University of Technology Sydney, Faculty of Arts and Social Sciences, PO Box 123, Ultimo NSW 2007, Australia. rayane.tamer@student.uts.edu.au

Citation: Tamer, R. 2020. Silent but deadly: a review of Samson & Delilah. NEW: Emerging Scholars in Australian Indigenous Studies, 5:1, 1-3.

© 2020 by the author(s). This is an Open Access article distributed under the terms of the Creative Commons Attribution 4.0 International (CC BY 4.0) License (https://creativecommons.org/licenses/by/4.0/), allowing third parties to copy and redistribute the material in any medium or format and to remix, transform, and build upon the material for any purpose, even commercially, provided the original work is properly cited and states its license.

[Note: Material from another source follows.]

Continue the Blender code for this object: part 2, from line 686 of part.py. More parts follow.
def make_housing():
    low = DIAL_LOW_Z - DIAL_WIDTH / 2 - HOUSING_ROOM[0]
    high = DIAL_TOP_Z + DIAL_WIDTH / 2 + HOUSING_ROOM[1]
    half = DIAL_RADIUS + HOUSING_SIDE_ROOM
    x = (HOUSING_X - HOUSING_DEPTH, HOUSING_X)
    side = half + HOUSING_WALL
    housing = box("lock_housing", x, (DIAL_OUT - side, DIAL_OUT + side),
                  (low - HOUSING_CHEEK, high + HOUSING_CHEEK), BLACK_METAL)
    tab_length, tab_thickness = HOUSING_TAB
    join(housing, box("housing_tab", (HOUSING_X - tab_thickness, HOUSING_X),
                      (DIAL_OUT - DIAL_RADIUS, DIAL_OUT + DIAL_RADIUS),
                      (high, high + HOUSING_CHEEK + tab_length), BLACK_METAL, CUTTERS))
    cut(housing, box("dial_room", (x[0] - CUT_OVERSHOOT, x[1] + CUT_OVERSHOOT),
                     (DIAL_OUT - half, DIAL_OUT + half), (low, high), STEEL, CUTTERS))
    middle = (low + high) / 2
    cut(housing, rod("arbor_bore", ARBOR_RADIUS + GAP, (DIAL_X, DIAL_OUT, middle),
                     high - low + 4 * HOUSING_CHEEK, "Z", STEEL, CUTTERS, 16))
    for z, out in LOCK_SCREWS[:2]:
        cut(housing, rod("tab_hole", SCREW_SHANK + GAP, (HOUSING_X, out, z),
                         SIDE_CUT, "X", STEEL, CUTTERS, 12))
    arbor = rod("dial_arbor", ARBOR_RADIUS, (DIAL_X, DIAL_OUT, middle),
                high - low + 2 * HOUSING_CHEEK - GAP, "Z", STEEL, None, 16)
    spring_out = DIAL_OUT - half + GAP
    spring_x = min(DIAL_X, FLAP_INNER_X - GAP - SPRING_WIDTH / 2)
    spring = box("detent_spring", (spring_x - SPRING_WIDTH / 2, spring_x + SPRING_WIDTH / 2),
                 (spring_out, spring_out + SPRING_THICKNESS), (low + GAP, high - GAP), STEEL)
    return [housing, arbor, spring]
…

Ironically, since European colonisation, there has been a deafening silence of Indigenous representation in all forms and at all societal levels. As Stanner asserts, Indigenous people have been written out of history (1967, p. 22), but the disappearance of our First Nations people is not limited to just the encyclopaedias. Australians have long been viewing media and cinema through a white lens, largely representing an Anglo society, and by its binary, neglecting the Indigenous society that – while subjugated to a near nothingness – remains poignant to this nation’s existence. Indigenous filmmaker Warwick Thornton challenges this white lens in Samson & Delilah (2009), in what has been hailed as Australia’s ‘most important film’ (Redwood 2009, p. 27). Thornton’s film encapsulates the post-colonial state of Indigenous society through a perspective that is rarely shown, but is necessary for the nation and, more generally, the world, to understand the ways in which the First Nations people are subordinated on their own land.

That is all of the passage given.